Huygens Radio Link In-Flight Performance

Publication date: 02 May 2006

Authors: Perez-Ayucar, M., et al.

Journal: Proceedings of the 3rd International Planetary Probe
Volume: ESA WPP-263
Year: 2006

Copyright: ESA

Huygens is the ESA-provided element of the joint NASA/ESA/ASI Cassini/Huygens mission to Saturn and its largest moon Titan. The spacecraft, delivered to the interface altitude of 1270 km above the surface by NASA/JPL, dived into the dense atmosphere of Titan on 14th January 2005 and landed on the surface after a nominal descent of 2.5 hours.

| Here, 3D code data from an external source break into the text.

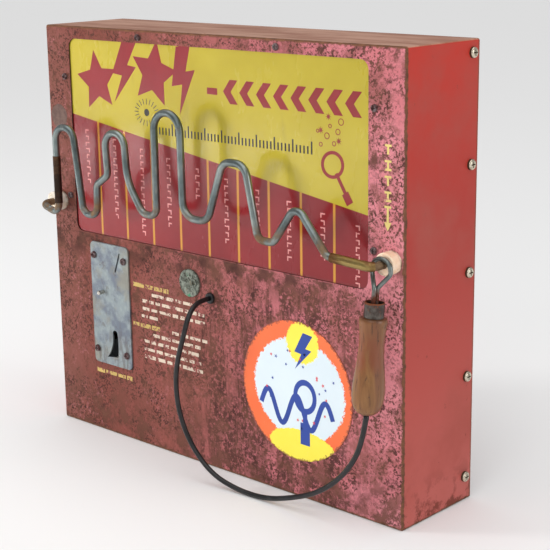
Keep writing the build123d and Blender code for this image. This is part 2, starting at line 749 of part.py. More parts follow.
def timer_relay():
    relay = block(140, 168, CHASSIS_Y - 45, CHASSIS_Y, 50, 90)
    return fillet(relay.edges().filter_by(Axis.Y), 2.0)


def terminal_block():
    """A row of eight screw terminals."""
    row = block(178, 238, CHASSIS_Y - 16, CHASSIS_Y, 60, 82)
    for i in range(8):
        row -= rod_y(181.75 + 7.5 * i, 71, 2.4, CHASSIS_Y - 20, CHASSIS_Y - 8)
    return row


BELL_X = 75.0
BELL_Z = 171.0
HAMMER_X = 107.0
HAMMER_Z = 94.0
BALL_X = 110.0
BALL_Y = CHASSIS_Y - 14.5
COIL_END = 104.0


def bell_gong():
    """A spun dome on a post, open towards the plate."""
    turn = Rot(90, 0, 0)
    dome = Pos(BELL_X, CHASSIS_Y - 18, BELL_Z) * turn * Cone(30, 16, 16)
    dome -= Pos(BELL_X, CHASSIS_Y - 16.8, BELL_Z) * turn * Cone(28.8, 14.8, 16)
    return dome + rod_y(BELL_X, BELL_Z, 4.0, CHASSIS_Y - 26, CHASSIS_Y)


def bell_coils():
    """Two coils on a yoke, pointing at the armature."""
    middle = HAMMER_Z + 20
    yoke = block(82, 85, CHASSIS_Y - 22, CHASSIS_Y, middle - 16, middle + 16)
    for dz in (-8, 8):
        yoke += rod_x(CHASSIS_Y - 12, middle + dz, 7.0, 84.5, COIL_END)
    return yoke


def bell_bracket():
    """The boss that holds the hammer's pin."""
    boss = block(HAMMER_X - 6, HAMMER_X + 6, CHASSIS_Y - 6, CHASSIS_Y, HAMMER_Z - 6, HAMMER_Z + 6)
    return boss - rod_y(HAMMER_X, HAMMER_Z, 1.56, CHASSIS_Y - 10, CHASSIS_Y + 1)


def bell_hammer():
    """The armature on its pin, with a rod and a ball beside the gong."""
    hammer = rod_y(HAMMER_X, HAMMER_Z, 1.5, CHASSIS_Y - 22, CHASSIS_Y - 0.5)
    y0 = CHASSIS_Y - 22
    y1 = CHASSIS_Y - 6.5
    hammer += block(HAMMER_X - 1.5, HAMMER_X + 1.5, y0, y1, HAMMER_Z - 4, HAMMER_Z + 36)
    hammer += block(HAMMER_X, BALL_X, BALL_Y - 1, BALL_Y + 1, HAMMER_Z + 28, HAMMER_Z + 34)
    hammer += rod_z(BALL_X, BALL_Y, 1.3, HAMMER_Z + 28, BELL_Z - 4)
    return hammer + Pos(BALL_X, BALL_Y, BELL_Z - 4) * Sphere(4.0)


def mains_gland():
    """The cable gland in the left side: a body through the sheet, a hexagon and a cap."""
    outside = -WIDTH / 2
    gland = rod_x(MAINS_Y, MAINS_Z, 8.0, outside, outside + 8)
    gland += facing((outside, MAINS_Y, MAINS_Z), (-1, 0, 0)) * extrude(
        RegularPolygon(radius=11, side_count=6, major_radius=False), 5
    )
    gland += rod_x(MAINS_Y, MAINS_Z, 9.0, outside - 15, outside - 5)
    return gland - rod_x(MAINS_Y, MAINS_Z, 3.6, outside - 20, outside + 10)


def gland_nut():
    return facing((-INSIDE_X, MAINS_Y, MAINS_Z), (1, 0, 0)) * hex_nut(22, 4, 8.05)


# ---------------------------------------------------------------- write every node
save("cabinet_shell", cabinet_shell())
save("rear_cover", rear_cover())
save("side_screws_left", *side_screws(-1))
save("side_screws_right", *side_screws(1))
save("cover_nuts", *cover_nuts())
save("display_panel", display_panel())
save("panel_clamps", *panel_clamps())
save("panel_ledge", panel_ledge())
save("window_screws", *window_screws())
save("window_nuts", *window_nuts())
save("wire_track", wire_track())
save("start_sleeve", start_sleeve())
save("finish_sleeve", finish_sleeve())
save("insulator_start", outer_insulator(1))
save("insulator_finish", outer_insulator(-1))
save("inner_insulators", *inner_insulators())
save("track_washers", *track_washers())
save("track_terminals", *track_terminals())
save("track_nuts", *track_nuts())
save("handle_loop", handle_loop())
save("handle_ferrule", handle_ferrule())
save("handle_grip", handle_grip())
save("handle_cable", handle_cable())
save("cable_grommet", cable_grommet())
save("coin_plate", coin_plate())
save("coin_plate_screws", *coin_plate_screws())
save("coin_plate_nuts", *coin_plate_nuts())
save("coin_chute", coin_chute())
save("coin_return_cup", coin_return_cup())
save("coin_release_button", coin_release_button())
save("button_spring", button_spring())
save("reject_gate", reject_gate())
save("coin_switch", coin_switch())
save("coin_switch_lever", coin_switch_lever())
save("cash_box", cash_box())
save("lock_body", lock_body())
save("lock_nut", lock_nut())
save("lock_plug", lock_plug())
save("lock_cam", lock_cam())
save("cam_nut", cam_nut())
save("lock_strap", lock_strap())
save("badge", badge())
save("lamp_tube", lamp_tube())
save("lamp_caps", *lamp_caps())
save("lamp_holders", *lamp_holders())
save("lamp_batten", lamp_batten())
save("lamp_ballast", lamp_ballast())
save("lamp_starter", lamp_starter())
save("chassis_plate", chassis_plate())
save("transformer_core", transformer_core())
save("transformer_coil", transformer_coil())
save("control_board", control_board())
save("timer_relay", timer_relay())
save("terminal_block", terminal_block())
save("bell_gong", bell_gong())
save("bell_coils", bell_coils())
save("bell_bracket", bell_bracket())
save("bell_hammer", bell_hammer())
save("mains_gland", mains_gland())
save("gland_nut", gland_nut())
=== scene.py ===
"""The looks of the wire loop game: camera, cable, finishes, printed marks, floor and lights."""
from math import cos, pi, radians, sin

import bmesh
import bpy
from mathutils import Matrix, Vector


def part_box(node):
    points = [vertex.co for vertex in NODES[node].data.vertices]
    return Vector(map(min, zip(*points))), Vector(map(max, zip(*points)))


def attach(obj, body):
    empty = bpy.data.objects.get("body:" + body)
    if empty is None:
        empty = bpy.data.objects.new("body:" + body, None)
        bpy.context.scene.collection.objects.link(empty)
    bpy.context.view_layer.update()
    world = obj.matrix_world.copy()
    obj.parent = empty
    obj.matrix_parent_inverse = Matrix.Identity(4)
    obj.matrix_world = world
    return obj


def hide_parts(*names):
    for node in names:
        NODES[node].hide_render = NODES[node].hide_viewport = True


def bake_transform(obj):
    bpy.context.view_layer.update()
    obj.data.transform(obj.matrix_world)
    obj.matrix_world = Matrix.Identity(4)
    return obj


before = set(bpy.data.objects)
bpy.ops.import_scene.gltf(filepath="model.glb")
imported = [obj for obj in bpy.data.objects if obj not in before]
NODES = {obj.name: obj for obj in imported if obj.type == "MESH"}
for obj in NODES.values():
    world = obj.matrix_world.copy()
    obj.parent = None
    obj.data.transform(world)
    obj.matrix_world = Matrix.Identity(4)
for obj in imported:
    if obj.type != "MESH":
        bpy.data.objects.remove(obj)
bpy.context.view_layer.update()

MM = 0.001

SHELL_LOW, SHELL_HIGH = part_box("cabinet_shell")
BADGE_LOW, BADGE_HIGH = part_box("badge")
GRIP_LOW, GRIP_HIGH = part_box("handle_grip")
FRONT_Y = SHELL_LOW.y
PANEL_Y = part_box("display_panel")[0].y


# ---------------------------------------------------------------- camera and cable
CAMERA_PLACE = Vector((1.0553, -1.0975, 0.5952))
CAMERA_LOOK = Vector((-0.65819, 0.71191, -0.24490))
CAMERA_ROLL = radians(-0.80)
CAMERA_LENS = 92.3


def make_camera():
    camera = bpy.data.objects.new("camera", bpy.data.cameras.new("camera"))
    bpy.context.scene.collection.objects.link(camera)
    camera.data.sensor_width = 36.0
    camera.data.lens = CAMERA_LENS
    camera.location = CAMERA_PLACE
    turn = (-CAMERA_LOOK).to_track_quat("Z", "Y").to_matrix() @ Matrix.Rotation(CAMERA_ROLL, 3, "Z")
    camera.rotation_euler = turn.to_euler()
    camera.data.clip_start = 0.05
    bpy.context.scene.camera = camera


# lengths in metres, but the route in millimetres
CABLE_RADIUS = 2.75 * MM
CABLE_ROUTE = [
    (-1, -62, 196.5),
    (-1, -75, 196.5),
    (0.5, -87.5, 192),
    (2.5, -97, 182.5),
    (2.5, -102.3, 169.5),
    (-2.5, -103.5, 152.5),
    (-10.5, -102.5, 132),
    (-14, -102.5, 106),
    (-10.5, -102, 75),
    (4, -101, 43),
    (33, -98, 13.5),
    (71, -94, 2.95),
    (109, -91.5, 3.4),
    (143, -90, 13.5),
    (174, -89.5, 26.5),
    (203, -89.5, 47.5),
    (225, -90, 73),
    (238, -90.8, 101),
    (243.4, -91.5, 128.55),
]


def spline_points(route):
    """The smooth line that the listed route controls."""
    curve = bpy.data.curves.new("route", "CURVE")
    curve.dimensions = "3D"
    curve.resolution_u = 12
    spline = curve.splines.new("NURBS")
    spline.points.add(len(route) - 1)
    for point, (x, y, z) in zip(spline.points, route):
        point.co = (x * MM, y * MM, z * MM, 1.0)
    spline.order_u = 3
    spline.use_endpoint_u = True
    holder = bpy.data.objects.new("route", curve)
    bpy.context.scene.collection.objects.link(holder)
    bpy.context.view_layer.update()
    line = bpy.data.meshes.new_from_object(holder)
    points = [vertex.co.copy() for vertex in line.vertices]
    bpy.data.objects.remove(holder)
    return points


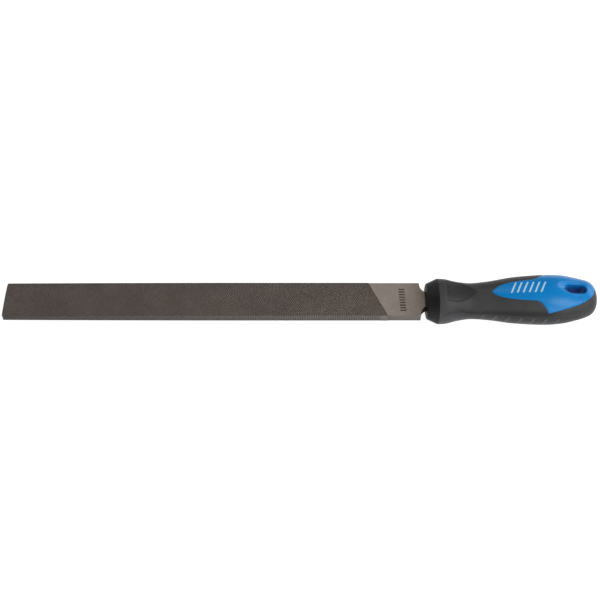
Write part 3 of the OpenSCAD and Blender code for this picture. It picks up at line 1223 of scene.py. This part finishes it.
def window_rows(places, side, share):
    """Rows of points on one face of the core, on the near and on the far side of the hang hole."""
    near_rows = []
    far_rows = []
    for s in places:
        near_angle, far_angle = window_angles(s, share)
        if HOLE_FRONT < s < HOLE_BACK:
            low, high = [angle_of(s, y) for y in hole_edges(s)]
        else:
            low = high = angle_of(s, window_middle(s, share))
        for rows, start, end in ((near_rows, near_angle, low), (far_rows, high, far_angle)):
            rows.append([core_point(s, t, side) for t in column_angles(s, start, end, CORE_COLUMNS)])
    return near_rows, far_rows


def build_core():
    """The part of the core that shows: a solid plug through the handle with the hang hole in it."""
    shape = Shape()
    places = [s for s in handle_places() if WINDOW_FRONT - TINY <= s <= WINDOW_BACK + TINY]
    top_near, top_far = window_rows(places, 1, TOP_SHARE)
    under_near, under_far = window_rows(places, -1, UNDER_SHARE)
    for side, halves in ((1, (top_near, top_far)), (-1, (under_near, under_far))):
        shape.side = side
        for rows in halves:
            shape.grid(rows, turn=True)
    shape.side = 1

    def seam_wall(top, under, turn):
        shape.grid([top, [(x, y, -z) for x, y, z in under]], turn=turn)

    seam_wall([row[0] for row in top_near], [row[0] for row in under_near], True)
    seam_wall([row[-1] for row in top_far], [row[-1] for row in under_far], False)
    in_hole = [i for i, s in enumerate(places) if HOLE_FRONT - TINY <= s <= HOLE_BACK + TINY]
    levels = (1, 0.94, 0.85, 0.7, 0.5, 0, -0.5, -0.7, -0.85, -0.94, -1)
    near_rim = [top_near[i][-1] for i in in_hole]
    far_rim = [top_far[i][0] for i in in_hole]
    for rim, turn in ((near_rim, False), (far_rim, True)):
        shape.grid([[(x, y, z * k) for x, y, z in rim] for k in levels], turn=turn)
    core = mesh_object("handle_core_window", shape, [core_plastic()], 50)
    paint(core, "bore", [bore_shade(*p) for p in shape.points])
    paint(core, "dish_lip_highlight", [lip_highlight(x, y) for x, y, _ in shape.points])
    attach(core, "root")
    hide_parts("handle_core")


def build_spine():
    """The hidden front of the core: a tube inside the grip, round the tang."""
    shape = Shape()
    inset = GRIP_THICKNESS + 0.35
    wall = 4.0
    places = [inset + i * 2.5 for i in range(28)]
    columns = 48
    angles = [2 * math.pi * k / columns for k in range(columns)] + [0]
    rows = [[on_handle(s, a, inset) for a in angles] for s in places]
    rows += [[on_handle(s, a, inset + wall) for a in angles] for s in reversed(places)]
    shape.grid(rows + rows[:1])
    spine = mesh_object("handle_core_spine", shape, [core_plastic()], 50)
    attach(spine, "root")


# Generic print on the core: slanted strokes, each (distance from the front, offset, length, width)
PRINT_STROKES = [(61.5 + 4.2 * i, 1.2, 9.0, 1.3) for i in range(6)]
PRINT_LEAN = 0.45
PRINT_HEIGHT = 0.03


def build_print():
    """Pad-printed strokes that follow the upper surface of the core."""
    shape = Shape()
    across_steps = 14
    along_steps = 3
    for s0, y0, length, width in PRINT_STROKES:
        layers = []
        for lift in (PRINT_HEIGHT, -PRINT_HEIGHT):
            rows = []
            for i in range(along_steps + 1):
                row = []
                for k in range(across_steps + 1):
                    y = y0 + length * (k / across_steps - 0.5)
                    s = s0 + width * (i / along_steps - 0.5) + PRINT_LEAN * (y - y0)
                    row.append(on_handle(s, angle_of(s, y), -lift))
                rows.append(row)
            layers.append(rows)
        shape.grid(layers[0], turn=True)
        shape.grid(layers[1])
        rims = []
        for rows in layers:
            there = rows[0] + [r[-1] for r in rows[1:]]
            rims.append(there + rows[-1][-2::-1] + [r[0] for r in rows[-2::-1]])
        shape.grid(rims)
    mark = mesh_object("printed_strokes", shape, [print_ink()], 50)
    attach(mark, "root")


random.seed(7)
add_camera()
add_studio()
add_floor()
build_blade()
build_grip()
build_core()
build_spine()
build_print()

The scientific and housekeeping data was continuously transmitted after the heat shield release to Cassini and relayed back to Earth in a later retransmission through the Deep Space Network. Probably the most challenging activity after launch was the identification and recovery from a design flaw in the communications system that, if not corrected, would have led to major loss of scientific data, accounting up to 80 - 90% of the complete dataset. It was February 2000 and the first in-flight test of the Probe relay link was executed. Although results confirmed the expected carrier level performance, unexpected behavior was observed at data-stream level: in particular, the receiver showed anomalous behavior when working at the mission Doppler.